## Aim of the exercise
Collect all lines below with the string "scene".
-- start of Data shown --
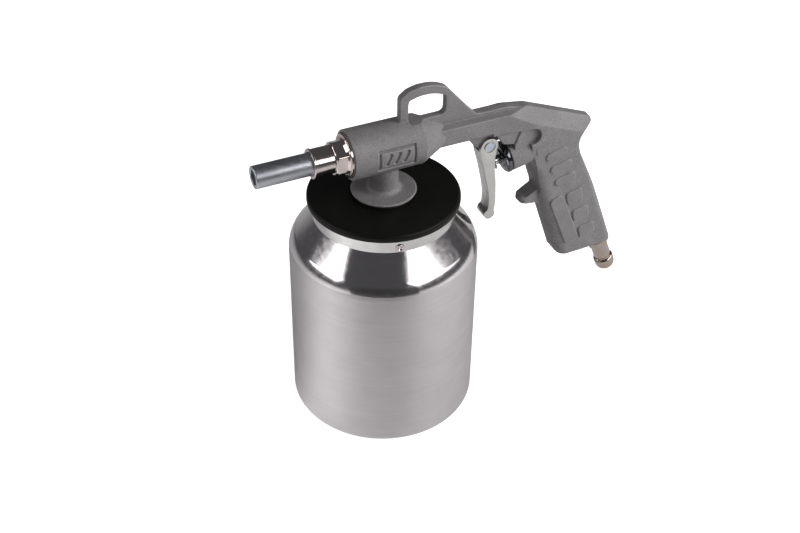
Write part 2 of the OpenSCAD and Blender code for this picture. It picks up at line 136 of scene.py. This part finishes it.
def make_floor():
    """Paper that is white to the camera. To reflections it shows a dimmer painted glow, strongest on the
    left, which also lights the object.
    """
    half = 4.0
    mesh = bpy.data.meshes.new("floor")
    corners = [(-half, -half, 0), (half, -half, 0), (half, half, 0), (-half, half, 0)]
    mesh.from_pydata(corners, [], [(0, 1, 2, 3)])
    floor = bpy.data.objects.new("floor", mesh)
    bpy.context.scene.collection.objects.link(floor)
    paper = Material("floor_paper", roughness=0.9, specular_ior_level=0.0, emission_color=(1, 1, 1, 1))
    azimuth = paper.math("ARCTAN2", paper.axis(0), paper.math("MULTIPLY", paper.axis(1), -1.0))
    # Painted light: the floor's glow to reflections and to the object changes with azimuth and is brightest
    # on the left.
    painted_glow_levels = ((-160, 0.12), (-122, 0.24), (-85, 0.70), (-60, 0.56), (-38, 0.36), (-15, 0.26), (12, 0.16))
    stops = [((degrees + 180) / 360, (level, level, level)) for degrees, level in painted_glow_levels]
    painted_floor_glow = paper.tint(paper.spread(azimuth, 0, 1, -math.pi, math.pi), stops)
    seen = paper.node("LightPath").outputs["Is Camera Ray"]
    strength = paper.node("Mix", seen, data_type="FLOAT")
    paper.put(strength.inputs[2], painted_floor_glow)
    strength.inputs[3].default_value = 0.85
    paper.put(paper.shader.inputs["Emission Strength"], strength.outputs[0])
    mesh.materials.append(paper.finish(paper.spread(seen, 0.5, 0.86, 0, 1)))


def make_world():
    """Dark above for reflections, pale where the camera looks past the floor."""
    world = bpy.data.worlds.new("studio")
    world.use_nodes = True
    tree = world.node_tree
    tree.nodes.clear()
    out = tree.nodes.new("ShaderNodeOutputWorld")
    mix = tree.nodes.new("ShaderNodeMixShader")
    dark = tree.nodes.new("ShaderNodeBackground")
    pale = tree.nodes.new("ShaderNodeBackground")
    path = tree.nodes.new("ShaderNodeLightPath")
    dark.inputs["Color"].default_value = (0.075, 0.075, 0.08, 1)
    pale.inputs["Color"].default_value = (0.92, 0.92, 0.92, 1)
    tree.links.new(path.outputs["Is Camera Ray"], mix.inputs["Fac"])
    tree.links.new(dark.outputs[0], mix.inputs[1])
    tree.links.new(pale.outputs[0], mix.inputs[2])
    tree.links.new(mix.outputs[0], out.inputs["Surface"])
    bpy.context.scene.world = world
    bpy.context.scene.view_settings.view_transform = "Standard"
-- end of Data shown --
## Solved problem
Write part 2 of the OpenSCAD and Blender code for this picture. It picks up at line 136 of scene.py. This part finishes it.
    bpy.context.scene.collection.objects.link(floor)
    bpy.context.scene.world = world
    bpy.context.scene.view_settings.view_transform = "Standard"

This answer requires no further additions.